** start of Records shown **

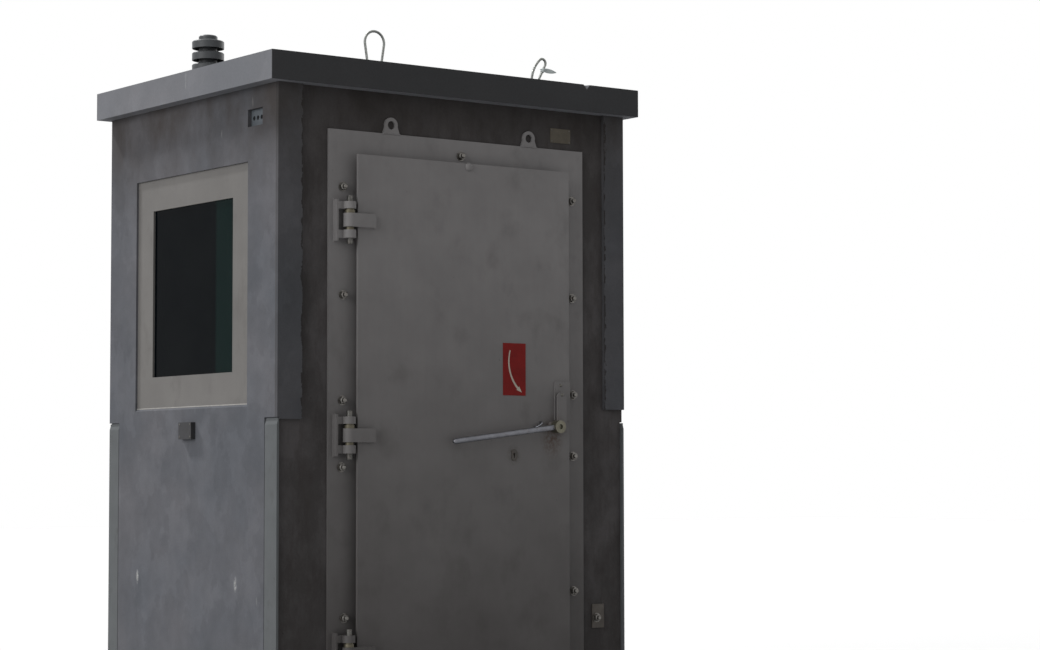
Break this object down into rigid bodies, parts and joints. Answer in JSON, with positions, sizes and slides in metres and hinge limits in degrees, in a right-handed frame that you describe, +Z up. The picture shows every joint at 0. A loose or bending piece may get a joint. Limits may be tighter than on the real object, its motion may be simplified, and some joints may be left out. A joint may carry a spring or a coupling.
{
  "type": "security guard booth",
  "caption": "Precast armoured concrete guard booth with a hinged steel door, a lever handle, thick glass side windows and a roof vent.",
  "frame": {"origin": "middle of the base, on the ground", "axes": "+Z up, the door faces -Y, and +X is to the right of someone who faces the door"},
  "size_m": [1.592, 1.321, 2.635],
  "materials": {
    "floor_slab": "cast concrete",
    "back_wall": "cast concrete",
    "left_wall": "cast concrete",
    "right_wall": "cast concrete",
    "front_left_pier": "cast concrete",
    "front_right_pier": "cast concrete",
    "front_lintel": "cast concrete",
    "front_sill": "cast concrete",
    "roof_slab": "cast concrete",
    "corner_plates": "smooth grey coat",
    "door_frame": "grey primer",
    "frame_lifting_eyes": "grey primer",
    "hinge_brackets": "grey primer",
    "hinge_pins": "bright steel",
    "hinge_washers": "dull brass",
    "door_plate": "grey primer, smudged",
    "door_core": "grey primer",
    "door_inner_case": "grey primer",
    "hinge_straps": "grey primer",
    "latch_guard": "grey primer",
    "padlock_staple": "zinc plated",
    "key_escutcheon": "dull",
    "sign_plate": "red enamel",
    "lever_hub": "yellow zinc",
    "lever_bar": "zinc plated",
    "window_frames": "warm grey paint",
    "window_linings": "warm grey paint",
    "window_glass": "thick laminated glass",
    "window_retainers": "grey paint",
    "port_cover": "dark grey",
    "cable_inlet": "galvanised",
    "earth_plate": "galvanised",
    "label_plate": "bare, yellowed",
    "vent_pipe": "grey plastic",
    "vent_cowl": "grey plastic",
    "vent_cap": "grey plastic",
    "lifting_loops": "galvanised wire rope",
    "loop_tag": "pale plastic"
  },
  "bodies": {
    "booth": {"floor_slab": "floor_slab", "back_wall": "back_wall", "left_wall": "left_wall", "right_wall": "right_wall", "front_left_pier": "front_left_pier", "front_right_pier": "front_right_pier", "front_lintel": "front_lintel", "front_sill": "front_sill", "roof_slab": "roof_slab", "corner_plates": "corner_plates", "door_frame": "door_frame", "frame_lifting_eyes": "frame_lifting_eyes", "hinge_brackets": "hinge_brackets", "hinge_pins": "hinge_pins", "hinge_washers": "hinge_washers", "window_frames": "window_frames", "window_linings": "window_linings", "window_glass": "window_glass", "window_retainers": "window_retainers", "port_cover": "port_cover", "cable_inlet": "cable_inlet", "earth_plate": "earth_plate", "label_plate": "label_plate", "vent_pipe": "vent_pipe", "vent_cowl": "vent_cowl", "vent_cap": "vent_cap", "lifting_loops": "lifting_loops", "loop_tag": "loop_tag"},
    "door": {"door_plate": "door_plate", "door_core": "door_core", "door_inner_case": "door_inner_case", "hinge_straps": "hinge_straps", "latch_guard": "latch_guard", "padlock_staple": "padlock_staple", "key_escutcheon": "key_escutcheon", "sign_plate": "sign_plate"},
    "lever": {"lever_hub": "lever_hub", "lever_bar": "lever_bar"}
  },
  "joints": [
    {"name": "door_swing", "type": "hinge", "parent": "booth", "child": "door", "pos_m": [-0.478, -0.625, 1.1], "axis": [0, 0, -1], "range_deg": [0, 120]},
    {"name": "lever_turn", "type": "hinge", "parent": "door", "child": "lever", "pos_m": [0.387, -0.67, 1.138], "axis": [0, -1, 0], "range_deg": [0, 84]}
  ]
}
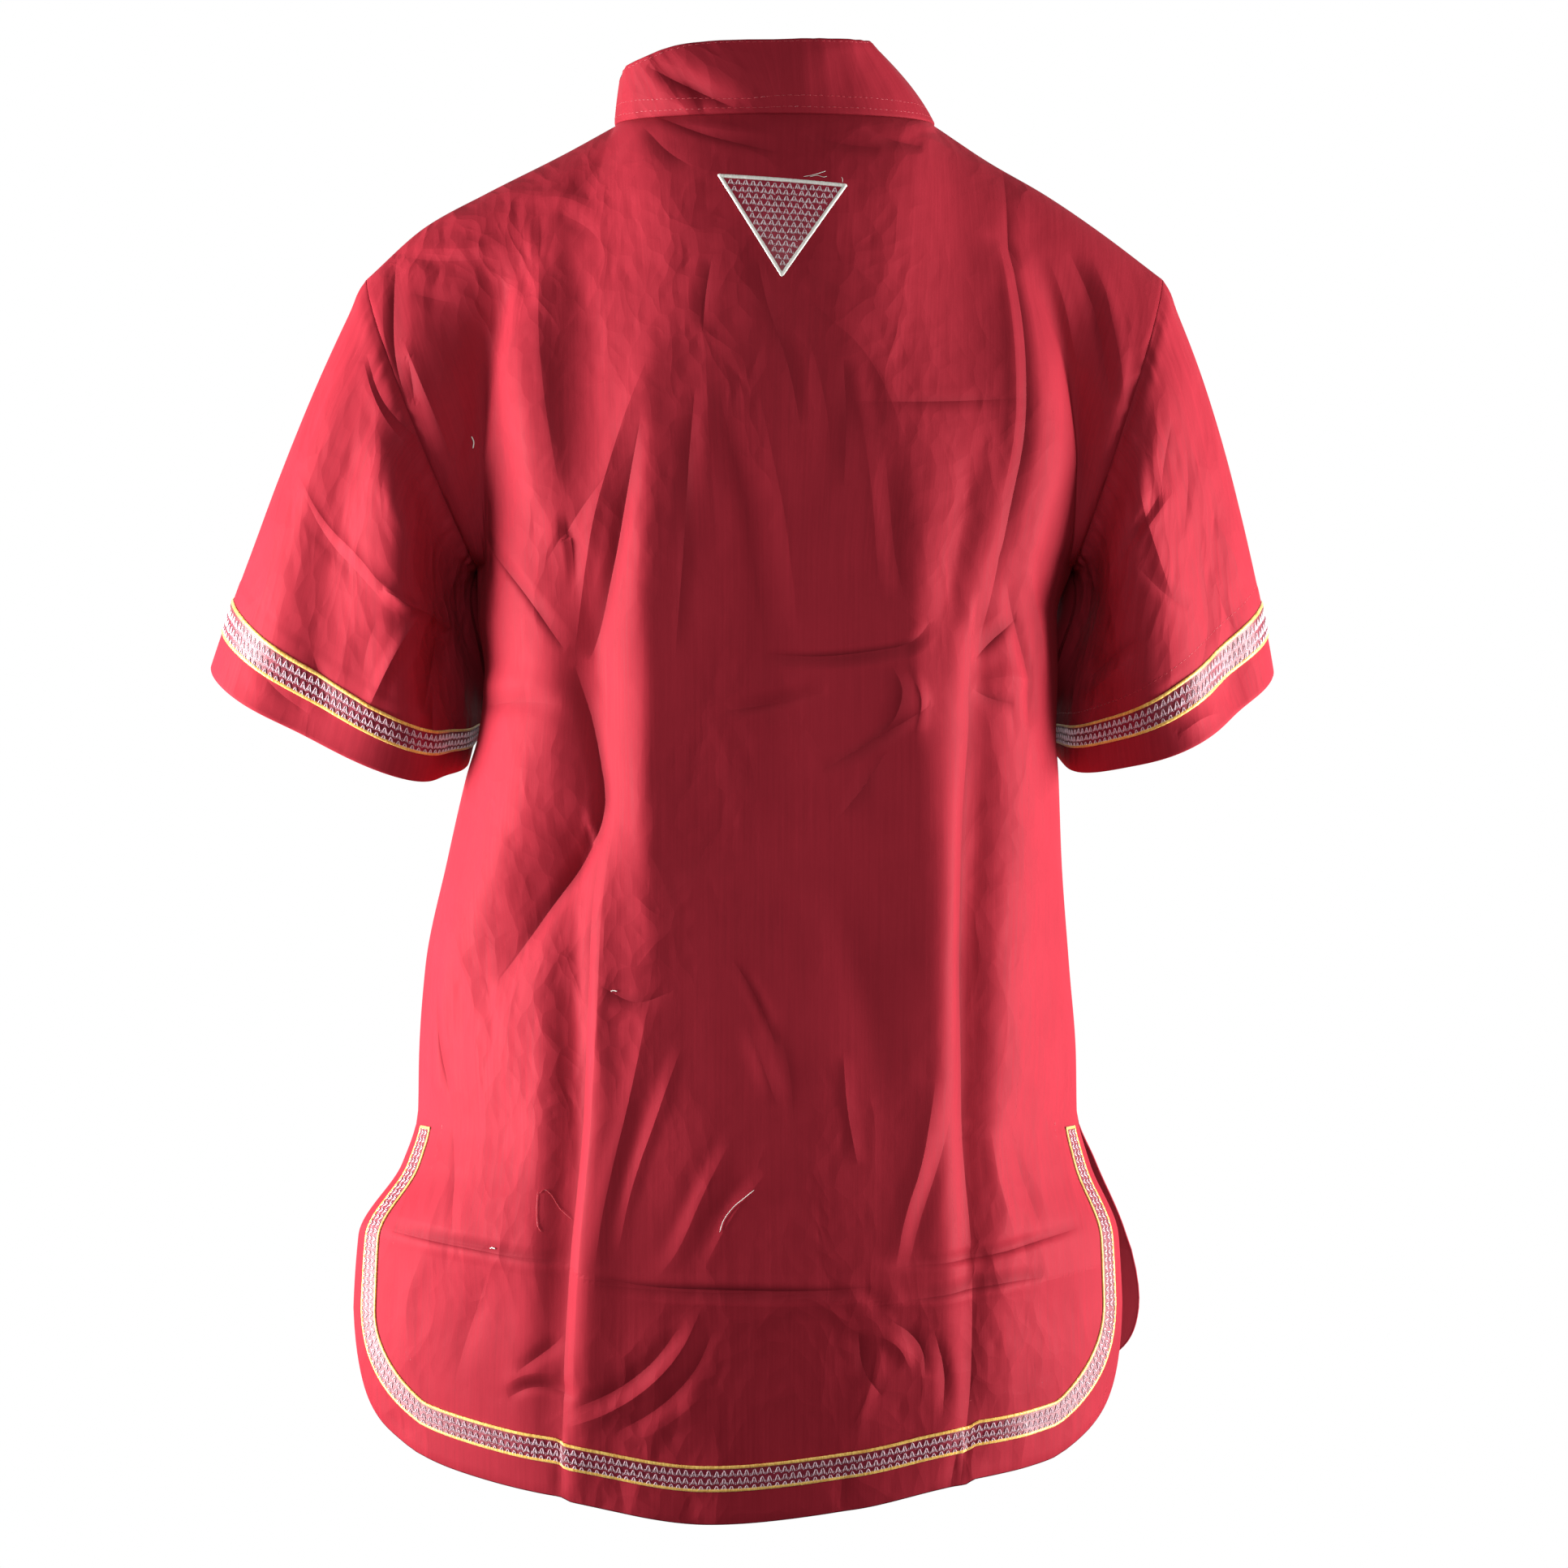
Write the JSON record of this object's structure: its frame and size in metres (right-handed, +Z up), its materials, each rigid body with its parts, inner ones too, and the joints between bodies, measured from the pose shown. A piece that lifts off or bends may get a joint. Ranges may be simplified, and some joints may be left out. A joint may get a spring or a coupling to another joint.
{
  "type": "dashiki shirt",
  "caption": "Hollow short-sleeved dashiki shirt as worn, with a stand collar, side slits, a rounded hem and embroidered trim.",
  "frame": {"origin": "midway between the points where the shoulder seams meet the collar, which is where the wearer's shoulders hold the shirt up", "axes": "+Z up along the wearer, +X towards the wearer's left, +Y towards the back of the shirt"},
  "size_m": [0.6204, 0.2596, 0.8347],
  "materials": {
    "cloth_red": "satin-faced cotton weave with a soft sheen",
    "trim_embroidery": "dark woven tape stitched with white and gold thread"
  },
  "bodies": {
    "root": {"back_panel": "cloth_red", "front_panel": "cloth_red", "sleeve_left": "cloth_red", "sleeve_right": "cloth_red", "collar_band": "cloth_red", "neck_placket": "cloth_red", "hem_band_back": "trim_embroidery", "hem_band_front": "trim_embroidery", "cuff_band_left": "trim_embroidery", "cuff_band_right": "trim_embroidery", "neck_triangle": "trim_embroidery"}
  },
  "joints": []
}
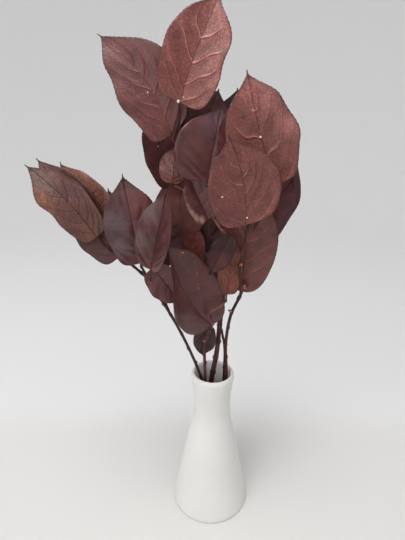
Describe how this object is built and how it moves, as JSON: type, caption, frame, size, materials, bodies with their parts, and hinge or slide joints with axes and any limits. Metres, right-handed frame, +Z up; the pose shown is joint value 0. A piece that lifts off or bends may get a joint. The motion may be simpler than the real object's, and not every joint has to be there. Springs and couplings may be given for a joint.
{
  "type": "vase of preserved salal stems",
  "caption": "Bunch of dried and preserved leafy stems with broad dark red leaves, standing in a white ceramic flask-shaped vase with a narrow neck.",
  "frame": {"origin": "middle of the vase's flat bottom, on the surface it stands on", "axes": "+Z up along the vase's axis, -Y towards the picture's viewer, +X to the picture's right"},
  "size_m": [0.2188, 0.1215, 0.488],
  "materials": {
    "ceramic": null,
    "leaf": null
  },
  "bodies": {
    "root": {"vase": "ceramic", "stem_left": "leaf", "stem_front": "leaf", "stem_tall": "leaf", "stem_right": "leaf", "stem_inner": "leaf"}
  },
  "joints": []
}
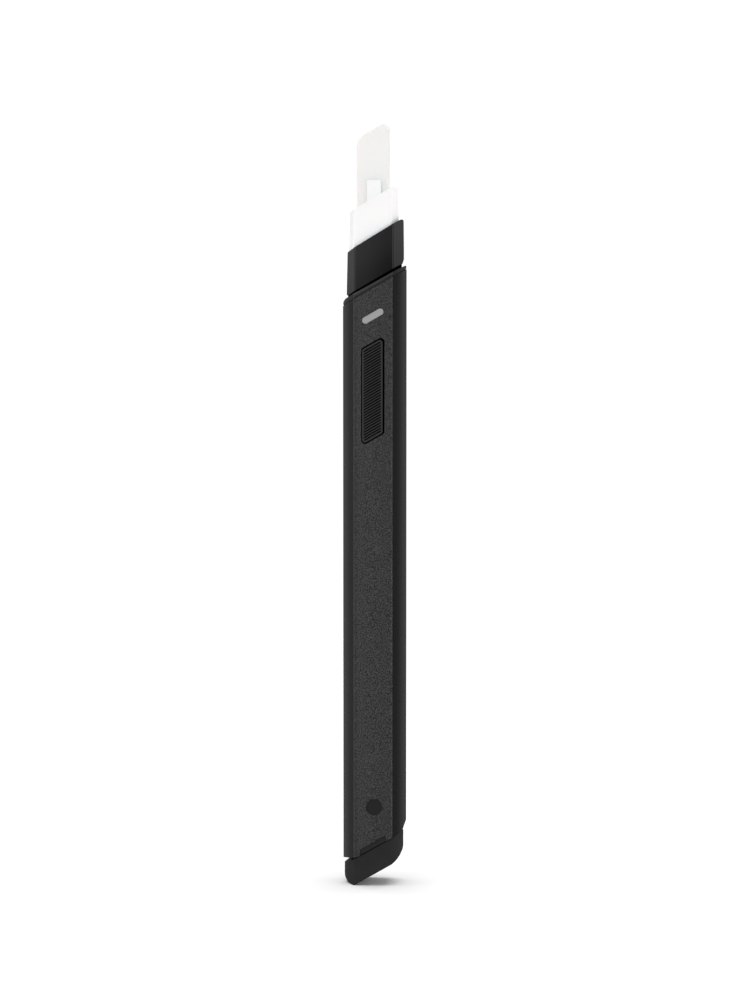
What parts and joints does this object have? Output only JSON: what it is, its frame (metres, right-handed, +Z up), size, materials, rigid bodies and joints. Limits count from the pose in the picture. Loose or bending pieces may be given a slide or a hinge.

** end of Records shown **

■ What you are asked to do ■
All of the material above is to be copied exactly, except for its images.

■ Task answer ■
Break this object down into rigid bodies, parts and joints. Answer in JSON, with positions, sizes and slides in metres and hinge limits in degrees, in a right-handed frame that you describe, +Z up. The picture shows every joint at 0. A loose or bending piece may get a joint. Limits may be tighter than on the real object, its motion may be simplified, and some joints may be left out. A joint may carry a spring or a coupling.
{
  "type": "security guard booth",
  "caption": "Precast armoured concrete guard booth with a hinged steel door, a lever handle, thick glass side windows and a roof vent.",
  "frame": {"origin": "middle of the base, on the ground", "axes": "+Z up, the door faces -Y, and +X is to the right of someone who faces the door"},
  "size_m": [1.592, 1.321, 2.635],
  "materials": {
    "floor_slab": "cast concrete",
    "back_wall": "cast concrete",
    "left_wall": "cast concrete",
    "right_wall": "cast concrete",
    "front_left_pier": "cast concrete",
    "front_right_pier": "cast concrete",
    "front_lintel": "cast concrete",
    "front_sill": "cast concrete",
    "roof_slab": "cast concrete",
    "corner_plates": "smooth grey coat",
    "door_frame": "grey primer",
    "frame_lifting_eyes": "grey primer",
    "hinge_brackets": "grey primer",
    "hinge_pins": "bright steel",
    "hinge_washers": "dull brass",
    "door_plate": "grey primer, smudged",
    "door_core": "grey primer",
    "door_inner_case": "grey primer",
    "hinge_straps": "grey primer",
    "latch_guard": "grey primer",
    "padlock_staple": "zinc plated",
    "key_escutcheon": "dull",
    "sign_plate": "red enamel",
    "lever_hub": "yellow zinc",
    "lever_bar": "zinc plated",
    "window_frames": "warm grey paint",
    "window_linings": "warm grey paint",
    "window_glass": "thick laminated glass",
    "window_retainers": "grey paint",
    "port_cover": "dark grey",
    "cable_inlet": "galvanised",
    "earth_plate": "galvanised",
    "label_plate": "bare, yellowed",
    "vent_pipe": "grey plastic",
    "vent_cowl": "grey plastic",
    "vent_cap": "grey plastic",
    "lifting_loops": "galvanised wire rope",
    "loop_tag": "pale plastic"
  },
  "bodies": {
    "booth": {"floor_slab": "floor_slab", "back_wall": "back_wall", "left_wall": "left_wall", "right_wall": "right_wall", "front_left_pier": "front_left_pier", "front_right_pier": "front_right_pier", "front_lintel": "front_lintel", "front_sill": "front_sill", "roof_slab": "roof_slab", "corner_plates": "corner_plates", "door_frame": "door_frame", "frame_lifting_eyes": "frame_lifting_eyes", "hinge_brackets": "hinge_brackets", "hinge_pins": "hinge_pins", "hinge_washers": "hinge_washers", "window_frames": "window_frames", "window_linings": "window_linings", "window_glass": "window_glass", "window_retainers": "window_retainers", "port_cover": "port_cover", "cable_inlet": "cable_inlet", "earth_plate": "earth_plate", "label_plate": "label_plate", "vent_pipe": "vent_pipe", "vent_cowl": "vent_cowl", "vent_cap": "vent_cap", "lifting_loops": "lifting_loops", "loop_tag": "loop_tag"},
    "door": {"door_plate": "door_plate", "door_core": "door_core", "door_inner_case": "door_inner_case", "hinge_straps": "hinge_straps", "latch_guard": "latch_guard", "padlock_staple": "padlock_staple", "key_escutcheon": "key_escutcheon", "sign_plate": "sign_plate"},
    "lever": {"lever_hub": "lever_hub", "lever_bar": "lever_bar"}
  },
  "joints": [
    {"name": "door_swing", "type": "hinge", "parent": "booth", "child": "door", "pos_m": [-0.478, -0.625, 1.1], "axis": [0, 0, -1], "range_deg": [0, 120]},
    {"name": "lever_turn", "type": "hinge", "parent": "door", "child": "lever", "pos_m": [0.387, -0.67, 1.138], "axis": [0, -1, 0], "range_deg": [0, 84]}
  ]
}
Write the JSON record of this object's structure: its frame and size in metres (right-handed, +Z up), its materials, each rigid body with its parts, inner ones too, and the joints between bodies, measured from the pose shown. A piece that lifts off or bends may get a joint. Ranges may be simplified, and some joints may be left out. A joint may get a spring or a coupling to another joint.
{
  "type": "dashiki shirt",
  "caption": "Hollow short-sleeved dashiki shirt as worn, with a stand collar, side slits, a rounded hem and embroidered trim.",
  "frame": {"origin": "midway between the points where the shoulder seams meet the collar, which is where the wearer's shoulders hold the shirt up", "axes": "+Z up along the wearer, +X towards the wearer's left, +Y towards the back of the shirt"},
  "size_m": [0.6204, 0.2596, 0.8347],
  "materials": {
    "cloth_red": "satin-faced cotton weave with a soft sheen",
    "trim_embroidery": "dark woven tape stitched with white and gold thread"
  },
  "bodies": {
    "root": {"back_panel": "cloth_red", "front_panel": "cloth_red", "sleeve_left": "cloth_red", "sleeve_right": "cloth_red", "collar_band": "cloth_red", "neck_placket": "cloth_red", "hem_band_back": "trim_embroidery", "hem_band_front": "trim_embroidery", "cuff_band_left": "trim_embroidery", "cuff_band_right": "trim_embroidery", "neck_triangle": "trim_embroidery"}
  },
  "joints": []
}
Describe how this object is built and how it moves, as JSON: type, caption, frame, size, materials, bodies with their parts, and hinge or slide joints with axes and any limits. Metres, right-handed frame, +Z up; the pose shown is joint value 0. A piece that lifts off or bends may get a joint. The motion may be simpler than the real object's, and not every joint has to be there. Springs and couplings may be given for a joint.
{
  "type": "vase of preserved salal stems",
  "caption": "Bunch of dried and preserved leafy stems with broad dark red leaves, standing in a white ceramic flask-shaped vase with a narrow neck.",
  "frame": {"origin": "middle of the vase's flat bottom, on the surface it stands on", "axes": "+Z up along the vase's axis, -Y towards the picture's viewer, +X to the picture's right"},
  "size_m": [0.2188, 0.1215, 0.488],
  "materials": {
    "ceramic": null,
    "leaf": null
  },
  "bodies": {
    "root": {"vase": "ceramic", "stem_left": "leaf", "stem_front": "leaf", "stem_tall": "leaf", "stem_right": "leaf", "stem_inner": "leaf"}
  },
  "joints": []
}
What parts and joints does this object have? Output only JSON: what it is, its frame (metres, right-handed, +Z up), size, materials, rigid bodies and joints. Limits count from the pose in the picture. Loose or bending pieces may be given a slide or a hinge.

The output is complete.